▶ [Stated task]: Return only the lines between the line holding "build_neck()" and the line holding "obj.matrix_world = world", the two boundary lines included, exactly as they appear.

▶ [Data provided]:
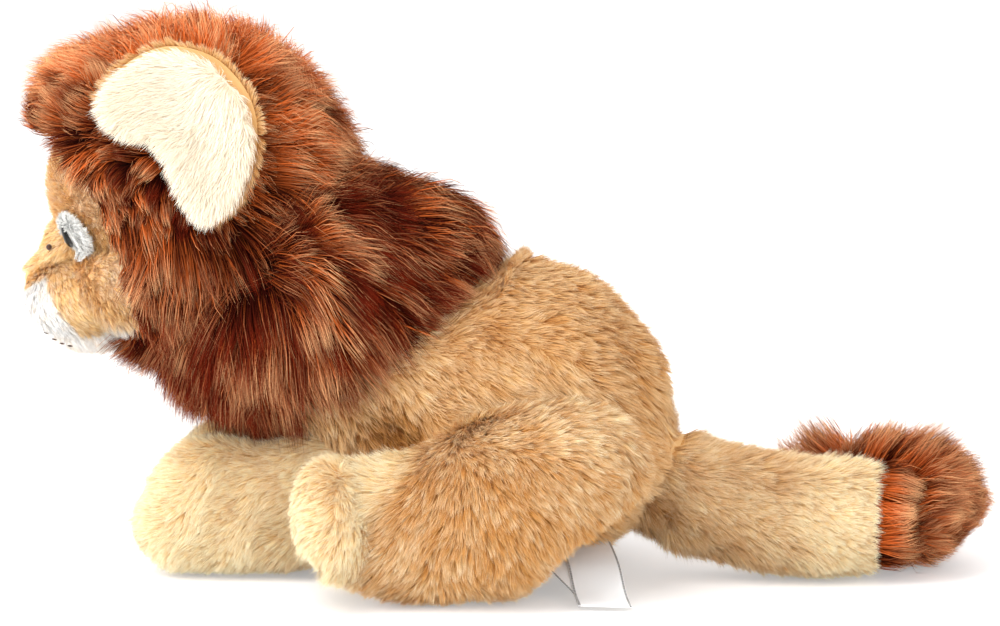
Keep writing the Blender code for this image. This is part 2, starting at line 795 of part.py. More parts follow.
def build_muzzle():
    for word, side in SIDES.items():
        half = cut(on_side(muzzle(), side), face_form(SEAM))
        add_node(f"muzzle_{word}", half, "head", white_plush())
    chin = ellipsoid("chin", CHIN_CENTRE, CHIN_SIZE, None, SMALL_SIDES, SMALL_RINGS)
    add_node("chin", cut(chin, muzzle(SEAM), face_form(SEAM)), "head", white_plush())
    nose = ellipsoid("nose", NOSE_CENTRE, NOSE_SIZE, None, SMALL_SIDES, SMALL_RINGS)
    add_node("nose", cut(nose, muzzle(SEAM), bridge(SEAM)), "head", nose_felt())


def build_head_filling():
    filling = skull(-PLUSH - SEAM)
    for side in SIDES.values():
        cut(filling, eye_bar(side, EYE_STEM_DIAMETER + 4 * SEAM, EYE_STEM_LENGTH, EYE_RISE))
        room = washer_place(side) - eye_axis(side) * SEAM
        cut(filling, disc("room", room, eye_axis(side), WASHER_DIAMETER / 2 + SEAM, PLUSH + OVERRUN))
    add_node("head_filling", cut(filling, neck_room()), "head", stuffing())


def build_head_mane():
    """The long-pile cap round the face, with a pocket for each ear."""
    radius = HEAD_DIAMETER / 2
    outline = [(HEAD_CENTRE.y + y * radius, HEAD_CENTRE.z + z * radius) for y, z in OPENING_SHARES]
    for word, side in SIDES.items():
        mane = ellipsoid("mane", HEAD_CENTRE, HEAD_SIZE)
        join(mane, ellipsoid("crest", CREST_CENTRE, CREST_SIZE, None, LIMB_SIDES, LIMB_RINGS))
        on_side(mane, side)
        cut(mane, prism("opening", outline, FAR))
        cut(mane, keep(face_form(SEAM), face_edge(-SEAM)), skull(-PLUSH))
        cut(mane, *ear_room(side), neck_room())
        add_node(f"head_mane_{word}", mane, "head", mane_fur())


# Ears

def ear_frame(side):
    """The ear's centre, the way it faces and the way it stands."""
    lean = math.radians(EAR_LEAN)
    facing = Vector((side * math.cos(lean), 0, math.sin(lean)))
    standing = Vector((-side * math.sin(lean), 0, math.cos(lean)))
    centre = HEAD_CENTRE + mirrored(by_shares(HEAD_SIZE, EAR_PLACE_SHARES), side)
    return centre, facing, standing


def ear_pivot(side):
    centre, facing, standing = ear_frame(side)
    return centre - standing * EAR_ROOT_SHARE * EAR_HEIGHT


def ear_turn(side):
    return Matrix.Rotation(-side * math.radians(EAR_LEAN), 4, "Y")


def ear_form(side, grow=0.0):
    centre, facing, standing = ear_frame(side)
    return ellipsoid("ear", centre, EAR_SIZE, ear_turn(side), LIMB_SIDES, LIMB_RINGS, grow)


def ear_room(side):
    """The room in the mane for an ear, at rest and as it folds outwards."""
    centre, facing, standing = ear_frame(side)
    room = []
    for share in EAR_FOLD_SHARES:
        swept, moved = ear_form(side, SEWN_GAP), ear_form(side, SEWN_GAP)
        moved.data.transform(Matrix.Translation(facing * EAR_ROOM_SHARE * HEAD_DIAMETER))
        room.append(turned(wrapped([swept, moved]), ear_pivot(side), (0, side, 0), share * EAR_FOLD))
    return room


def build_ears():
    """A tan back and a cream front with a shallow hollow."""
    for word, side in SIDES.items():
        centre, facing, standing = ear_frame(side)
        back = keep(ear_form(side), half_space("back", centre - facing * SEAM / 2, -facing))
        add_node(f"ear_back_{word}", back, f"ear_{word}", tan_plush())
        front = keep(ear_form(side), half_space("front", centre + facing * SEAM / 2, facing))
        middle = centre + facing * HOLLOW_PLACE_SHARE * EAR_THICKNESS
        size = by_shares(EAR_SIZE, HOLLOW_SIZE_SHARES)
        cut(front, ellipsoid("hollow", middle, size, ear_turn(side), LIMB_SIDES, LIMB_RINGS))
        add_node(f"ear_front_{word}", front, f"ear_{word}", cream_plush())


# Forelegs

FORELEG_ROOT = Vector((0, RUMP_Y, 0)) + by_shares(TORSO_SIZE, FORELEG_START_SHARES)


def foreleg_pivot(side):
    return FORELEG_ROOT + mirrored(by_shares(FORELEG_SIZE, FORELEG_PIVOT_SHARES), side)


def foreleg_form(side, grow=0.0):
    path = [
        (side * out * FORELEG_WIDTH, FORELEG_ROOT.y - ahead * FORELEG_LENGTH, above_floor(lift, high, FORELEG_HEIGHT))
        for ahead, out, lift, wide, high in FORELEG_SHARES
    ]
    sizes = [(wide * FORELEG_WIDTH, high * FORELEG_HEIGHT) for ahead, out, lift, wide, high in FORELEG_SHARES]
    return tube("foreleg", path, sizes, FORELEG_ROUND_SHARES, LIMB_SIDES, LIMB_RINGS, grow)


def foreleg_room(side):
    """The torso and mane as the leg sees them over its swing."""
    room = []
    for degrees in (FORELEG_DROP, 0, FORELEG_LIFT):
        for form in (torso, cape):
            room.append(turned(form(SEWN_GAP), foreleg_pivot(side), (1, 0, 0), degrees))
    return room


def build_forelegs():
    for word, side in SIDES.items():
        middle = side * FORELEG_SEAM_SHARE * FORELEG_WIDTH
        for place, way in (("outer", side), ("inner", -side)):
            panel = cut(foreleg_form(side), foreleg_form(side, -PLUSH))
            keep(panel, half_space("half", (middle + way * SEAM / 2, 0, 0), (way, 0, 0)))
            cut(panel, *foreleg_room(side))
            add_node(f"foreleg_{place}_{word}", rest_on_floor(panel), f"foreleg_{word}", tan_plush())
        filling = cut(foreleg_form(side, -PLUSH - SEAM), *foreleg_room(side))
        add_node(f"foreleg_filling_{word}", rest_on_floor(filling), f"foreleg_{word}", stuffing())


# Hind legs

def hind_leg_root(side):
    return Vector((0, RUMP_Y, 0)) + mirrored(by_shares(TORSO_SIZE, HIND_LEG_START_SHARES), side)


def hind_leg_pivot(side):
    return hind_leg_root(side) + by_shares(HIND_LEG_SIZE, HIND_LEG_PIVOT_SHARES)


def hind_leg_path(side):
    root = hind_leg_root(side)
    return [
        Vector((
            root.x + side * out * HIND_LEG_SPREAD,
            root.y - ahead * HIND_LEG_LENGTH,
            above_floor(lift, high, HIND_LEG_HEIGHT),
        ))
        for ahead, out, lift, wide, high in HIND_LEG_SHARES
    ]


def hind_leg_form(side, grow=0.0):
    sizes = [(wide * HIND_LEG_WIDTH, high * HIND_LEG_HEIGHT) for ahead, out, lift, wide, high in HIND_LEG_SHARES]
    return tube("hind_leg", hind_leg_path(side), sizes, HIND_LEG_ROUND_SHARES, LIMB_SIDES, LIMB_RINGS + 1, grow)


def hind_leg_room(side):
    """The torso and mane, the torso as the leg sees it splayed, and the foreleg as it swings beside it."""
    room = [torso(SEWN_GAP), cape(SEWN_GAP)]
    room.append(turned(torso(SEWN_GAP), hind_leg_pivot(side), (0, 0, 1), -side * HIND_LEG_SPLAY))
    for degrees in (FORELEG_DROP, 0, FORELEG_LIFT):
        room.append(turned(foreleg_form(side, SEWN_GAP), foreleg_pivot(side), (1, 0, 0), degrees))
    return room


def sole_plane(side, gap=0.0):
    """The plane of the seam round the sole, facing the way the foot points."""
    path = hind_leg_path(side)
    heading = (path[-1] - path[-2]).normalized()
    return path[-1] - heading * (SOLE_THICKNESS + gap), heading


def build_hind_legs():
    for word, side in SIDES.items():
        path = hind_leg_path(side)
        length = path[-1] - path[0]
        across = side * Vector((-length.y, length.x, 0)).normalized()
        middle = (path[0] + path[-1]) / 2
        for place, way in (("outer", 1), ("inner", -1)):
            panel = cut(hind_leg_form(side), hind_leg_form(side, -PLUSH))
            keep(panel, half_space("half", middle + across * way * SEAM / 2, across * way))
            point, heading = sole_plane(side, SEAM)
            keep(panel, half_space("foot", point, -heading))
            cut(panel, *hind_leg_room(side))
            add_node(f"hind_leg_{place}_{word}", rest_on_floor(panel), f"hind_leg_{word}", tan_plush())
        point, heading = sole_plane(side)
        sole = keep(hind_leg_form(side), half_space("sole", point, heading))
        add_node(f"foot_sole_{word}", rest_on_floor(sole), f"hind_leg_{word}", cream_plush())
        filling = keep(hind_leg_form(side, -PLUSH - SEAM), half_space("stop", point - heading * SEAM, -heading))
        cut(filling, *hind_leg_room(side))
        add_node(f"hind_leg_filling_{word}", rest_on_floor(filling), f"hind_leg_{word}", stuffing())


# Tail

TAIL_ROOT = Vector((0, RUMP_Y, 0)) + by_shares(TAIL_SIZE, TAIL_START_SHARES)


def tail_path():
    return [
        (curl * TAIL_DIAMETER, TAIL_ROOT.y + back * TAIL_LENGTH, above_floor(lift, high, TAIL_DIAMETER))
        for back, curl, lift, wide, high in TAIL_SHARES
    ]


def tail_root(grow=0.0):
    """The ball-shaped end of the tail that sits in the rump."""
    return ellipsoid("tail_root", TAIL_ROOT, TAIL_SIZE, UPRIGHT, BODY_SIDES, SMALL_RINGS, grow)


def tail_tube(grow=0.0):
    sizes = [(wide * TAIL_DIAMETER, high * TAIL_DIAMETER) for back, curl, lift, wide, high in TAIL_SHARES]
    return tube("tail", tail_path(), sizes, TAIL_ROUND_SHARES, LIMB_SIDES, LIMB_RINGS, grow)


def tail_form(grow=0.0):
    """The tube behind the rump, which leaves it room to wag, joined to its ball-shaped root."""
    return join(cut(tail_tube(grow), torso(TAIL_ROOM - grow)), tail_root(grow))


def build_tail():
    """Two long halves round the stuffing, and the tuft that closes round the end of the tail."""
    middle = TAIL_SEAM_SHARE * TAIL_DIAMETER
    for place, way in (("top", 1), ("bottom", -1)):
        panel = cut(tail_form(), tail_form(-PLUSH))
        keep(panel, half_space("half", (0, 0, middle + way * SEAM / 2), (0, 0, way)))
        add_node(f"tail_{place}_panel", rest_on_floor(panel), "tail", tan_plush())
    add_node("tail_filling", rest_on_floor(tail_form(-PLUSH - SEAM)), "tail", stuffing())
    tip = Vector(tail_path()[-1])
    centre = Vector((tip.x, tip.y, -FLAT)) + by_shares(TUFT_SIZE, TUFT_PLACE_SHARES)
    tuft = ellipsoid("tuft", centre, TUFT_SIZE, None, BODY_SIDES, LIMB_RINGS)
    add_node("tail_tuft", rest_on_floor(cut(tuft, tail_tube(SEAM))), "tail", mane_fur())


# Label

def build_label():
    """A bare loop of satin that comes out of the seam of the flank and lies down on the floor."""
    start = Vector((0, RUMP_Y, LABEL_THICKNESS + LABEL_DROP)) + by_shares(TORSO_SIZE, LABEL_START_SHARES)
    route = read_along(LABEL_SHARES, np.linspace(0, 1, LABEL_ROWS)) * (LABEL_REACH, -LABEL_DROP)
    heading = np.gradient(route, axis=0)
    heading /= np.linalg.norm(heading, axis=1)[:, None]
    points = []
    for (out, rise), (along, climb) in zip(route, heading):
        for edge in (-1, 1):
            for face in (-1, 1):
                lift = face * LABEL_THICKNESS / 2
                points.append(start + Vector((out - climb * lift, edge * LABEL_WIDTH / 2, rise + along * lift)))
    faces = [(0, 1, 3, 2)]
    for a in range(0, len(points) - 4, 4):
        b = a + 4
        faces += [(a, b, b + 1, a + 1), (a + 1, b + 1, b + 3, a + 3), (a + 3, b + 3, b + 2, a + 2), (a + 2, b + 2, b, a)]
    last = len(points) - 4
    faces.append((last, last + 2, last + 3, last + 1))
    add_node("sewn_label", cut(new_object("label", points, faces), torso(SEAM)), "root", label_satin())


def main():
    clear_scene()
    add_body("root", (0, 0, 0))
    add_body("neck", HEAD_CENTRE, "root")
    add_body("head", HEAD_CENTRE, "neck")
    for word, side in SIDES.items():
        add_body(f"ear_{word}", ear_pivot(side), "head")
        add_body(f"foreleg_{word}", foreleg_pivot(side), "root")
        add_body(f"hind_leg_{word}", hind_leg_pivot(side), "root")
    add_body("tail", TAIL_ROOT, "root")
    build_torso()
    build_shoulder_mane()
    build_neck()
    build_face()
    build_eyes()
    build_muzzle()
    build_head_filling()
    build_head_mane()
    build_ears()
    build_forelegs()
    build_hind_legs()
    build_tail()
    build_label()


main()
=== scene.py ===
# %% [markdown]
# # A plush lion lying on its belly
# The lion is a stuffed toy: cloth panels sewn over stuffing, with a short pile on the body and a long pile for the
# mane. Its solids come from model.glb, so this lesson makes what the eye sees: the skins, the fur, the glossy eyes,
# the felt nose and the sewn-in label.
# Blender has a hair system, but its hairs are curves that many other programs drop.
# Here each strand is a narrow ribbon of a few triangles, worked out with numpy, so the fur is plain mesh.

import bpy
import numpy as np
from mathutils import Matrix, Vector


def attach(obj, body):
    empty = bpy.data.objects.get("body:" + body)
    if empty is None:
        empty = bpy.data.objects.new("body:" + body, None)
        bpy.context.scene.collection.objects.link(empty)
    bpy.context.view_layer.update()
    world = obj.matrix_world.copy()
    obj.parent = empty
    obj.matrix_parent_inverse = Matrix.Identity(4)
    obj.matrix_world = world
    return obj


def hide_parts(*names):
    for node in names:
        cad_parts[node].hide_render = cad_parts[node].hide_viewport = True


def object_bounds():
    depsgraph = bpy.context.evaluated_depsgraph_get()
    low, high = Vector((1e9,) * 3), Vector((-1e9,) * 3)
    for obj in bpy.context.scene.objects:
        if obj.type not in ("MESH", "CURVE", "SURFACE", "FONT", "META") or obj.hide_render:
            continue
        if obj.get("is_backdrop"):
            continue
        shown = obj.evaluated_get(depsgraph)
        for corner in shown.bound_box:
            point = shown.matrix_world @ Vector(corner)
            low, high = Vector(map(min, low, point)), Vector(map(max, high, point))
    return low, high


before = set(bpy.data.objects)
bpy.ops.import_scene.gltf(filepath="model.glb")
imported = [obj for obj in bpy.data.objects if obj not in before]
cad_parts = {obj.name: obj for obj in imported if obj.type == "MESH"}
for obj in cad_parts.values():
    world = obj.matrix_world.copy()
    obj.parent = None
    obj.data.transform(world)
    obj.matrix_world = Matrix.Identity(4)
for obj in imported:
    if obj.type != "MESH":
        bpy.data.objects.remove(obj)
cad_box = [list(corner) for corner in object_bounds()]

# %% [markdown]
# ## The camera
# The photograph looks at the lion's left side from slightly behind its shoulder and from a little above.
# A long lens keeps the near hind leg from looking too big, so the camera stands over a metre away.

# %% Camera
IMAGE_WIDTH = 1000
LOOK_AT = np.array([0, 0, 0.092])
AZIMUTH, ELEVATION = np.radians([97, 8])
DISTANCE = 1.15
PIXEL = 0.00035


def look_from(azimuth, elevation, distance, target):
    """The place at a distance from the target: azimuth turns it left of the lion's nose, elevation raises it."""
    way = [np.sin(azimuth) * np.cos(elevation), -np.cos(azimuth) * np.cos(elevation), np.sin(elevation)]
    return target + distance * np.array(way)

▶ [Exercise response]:
    build_neck()
    build_face()
    build_eyes()
    build_muzzle()
    build_head_filling()
    build_head_mane()
    build_ears()
    build_forelegs()
    build_hind_legs()
    build_tail()
    build_label()


main()
=== scene.py ===
# %% [markdown]
# # A plush lion lying on its belly
# The lion is a stuffed toy: cloth panels sewn over stuffing, with a short pile on the body and a long pile for the
# mane. Its solids come from model.glb, so this lesson makes what the eye sees: the skins, the fur, the glossy eyes,
# the felt nose and the sewn-in label.
# Blender has a hair system, but its hairs are curves that many other programs drop.
# Here each strand is a narrow ribbon of a few triangles, worked out with numpy, so the fur is plain mesh.

import bpy
import numpy as np
from mathutils import Matrix, Vector


def attach(obj, body):
    empty = bpy.data.objects.get("body:" + body)
    if empty is None:
        empty = bpy.data.objects.new("body:" + body, None)
        bpy.context.scene.collection.objects.link(empty)
    bpy.context.view_layer.update()
    world = obj.matrix_world.copy()
    obj.parent = empty
    obj.matrix_parent_inverse = Matrix.Identity(4)
    obj.matrix_world = world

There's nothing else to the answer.